### PROVIDED MATERIAL
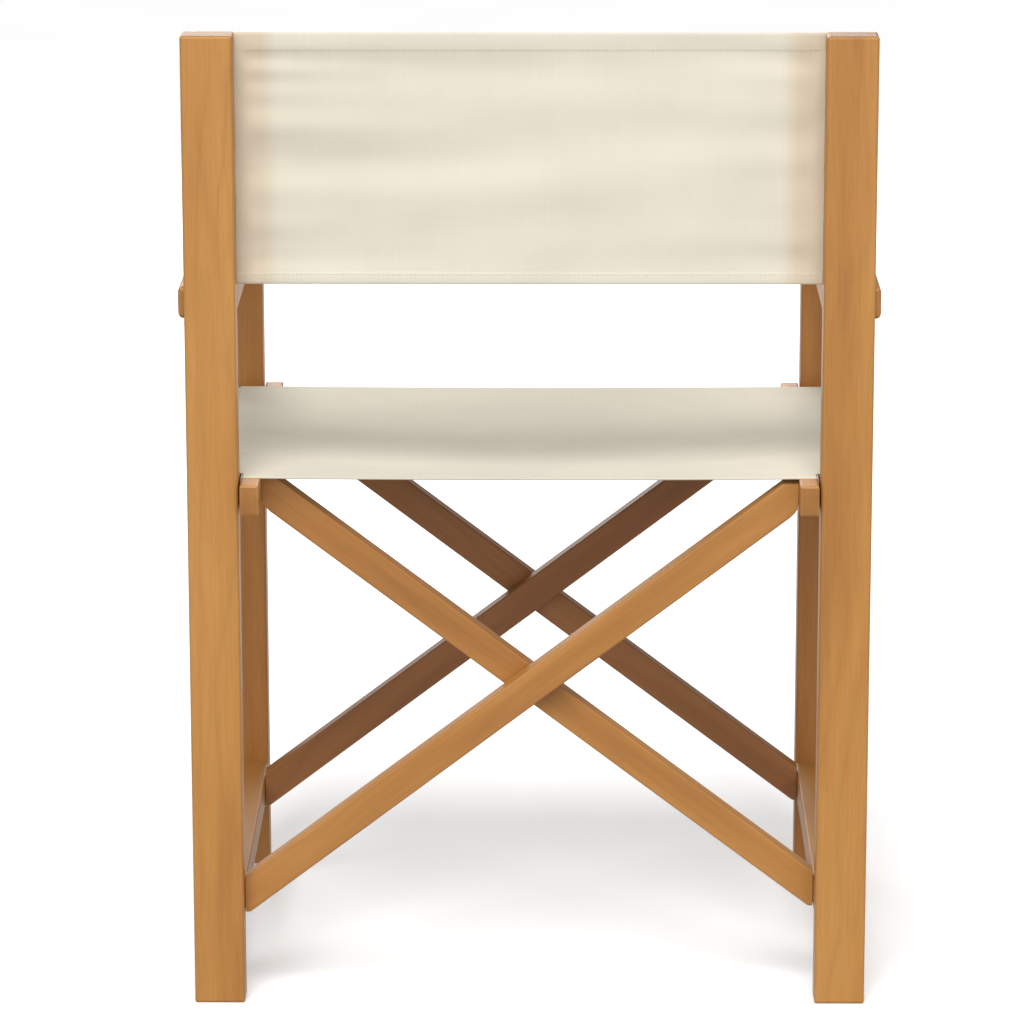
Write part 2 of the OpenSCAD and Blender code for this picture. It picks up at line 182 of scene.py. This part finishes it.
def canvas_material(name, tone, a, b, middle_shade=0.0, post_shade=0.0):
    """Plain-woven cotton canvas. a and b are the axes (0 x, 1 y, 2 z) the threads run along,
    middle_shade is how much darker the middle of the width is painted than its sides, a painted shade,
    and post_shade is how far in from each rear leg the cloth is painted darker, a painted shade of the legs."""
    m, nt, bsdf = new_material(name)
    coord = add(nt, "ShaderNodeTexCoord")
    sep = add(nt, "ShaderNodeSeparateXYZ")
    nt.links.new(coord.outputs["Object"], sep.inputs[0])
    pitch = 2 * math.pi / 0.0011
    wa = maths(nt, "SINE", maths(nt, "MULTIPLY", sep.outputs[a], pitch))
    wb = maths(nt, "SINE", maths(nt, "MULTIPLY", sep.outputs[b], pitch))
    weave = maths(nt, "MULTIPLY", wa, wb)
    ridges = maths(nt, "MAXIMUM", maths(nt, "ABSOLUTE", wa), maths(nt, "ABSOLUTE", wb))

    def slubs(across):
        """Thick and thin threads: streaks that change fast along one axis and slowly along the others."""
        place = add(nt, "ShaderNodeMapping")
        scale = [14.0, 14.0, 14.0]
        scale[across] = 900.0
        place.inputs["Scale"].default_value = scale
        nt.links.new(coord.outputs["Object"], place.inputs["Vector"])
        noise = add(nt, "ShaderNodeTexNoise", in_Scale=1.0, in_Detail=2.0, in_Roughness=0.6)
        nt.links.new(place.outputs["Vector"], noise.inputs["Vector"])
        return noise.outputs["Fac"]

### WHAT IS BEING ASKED
Restate the data above word for word, please.

### RESULT FOR THIS TASK
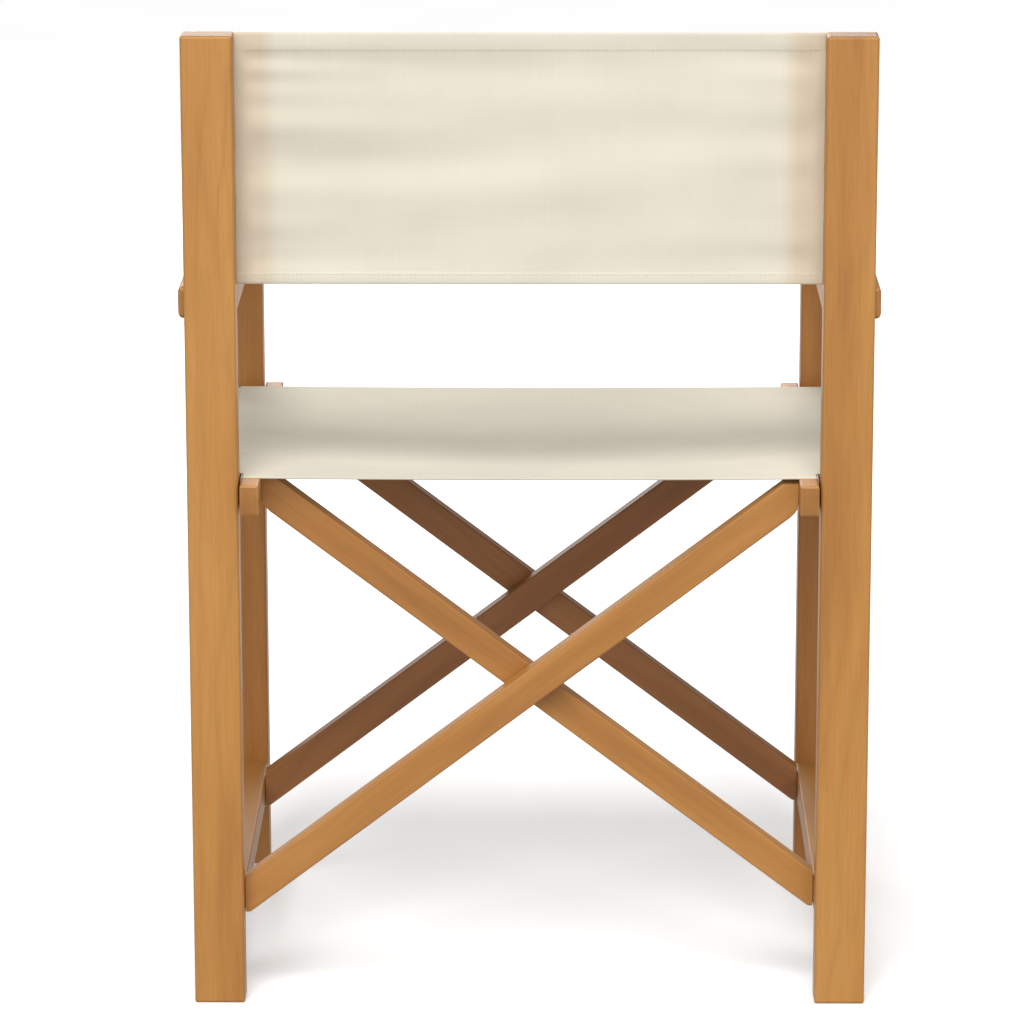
Write part 2 of the OpenSCAD and Blender code for this picture. It picks up at line 182 of scene.py. This part finishes it.
def canvas_material(name, tone, a, b, middle_shade=0.0, post_shade=0.0):
    """Plain-woven cotton canvas. a and b are the axes (0 x, 1 y, 2 z) the threads run along,
    middle_shade is how much darker the middle of the width is painted than its sides, a painted shade,
    and post_shade is how far in from each rear leg the cloth is painted darker, a painted shade of the legs."""
    m, nt, bsdf = new_material(name)
    coord = add(nt, "ShaderNodeTexCoord")
    sep = add(nt, "ShaderNodeSeparateXYZ")
    nt.links.new(coord.outputs["Object"], sep.inputs[0])
    pitch = 2 * math.pi / 0.0011
    wa = maths(nt, "SINE", maths(nt, "MULTIPLY", sep.outputs[a], pitch))
    wb = maths(nt, "SINE", maths(nt, "MULTIPLY", sep.outputs[b], pitch))
    weave = maths(nt, "MULTIPLY", wa, wb)
    ridges = maths(nt, "MAXIMUM", maths(nt, "ABSOLUTE", wa), maths(nt, "ABSOLUTE", wb))

    def slubs(across):
        """Thick and thin threads: streaks that change fast along one axis and slowly along the others."""
        place = add(nt, "ShaderNodeMapping")
        scale = [14.0, 14.0, 14.0]
        scale[across] = 900.0
        place.inputs["Scale"].default_value = scale
        nt.links.new(coord.outputs["Object"], place.inputs["Vector"])
        noise = add(nt, "ShaderNodeTexNoise", in_Scale=1.0, in_Detail=2.0, in_Roughness=0.6)
        nt.links.new(place.outputs["Vector"], noise.inputs["Vector"])
        return noise.outputs["Fac"]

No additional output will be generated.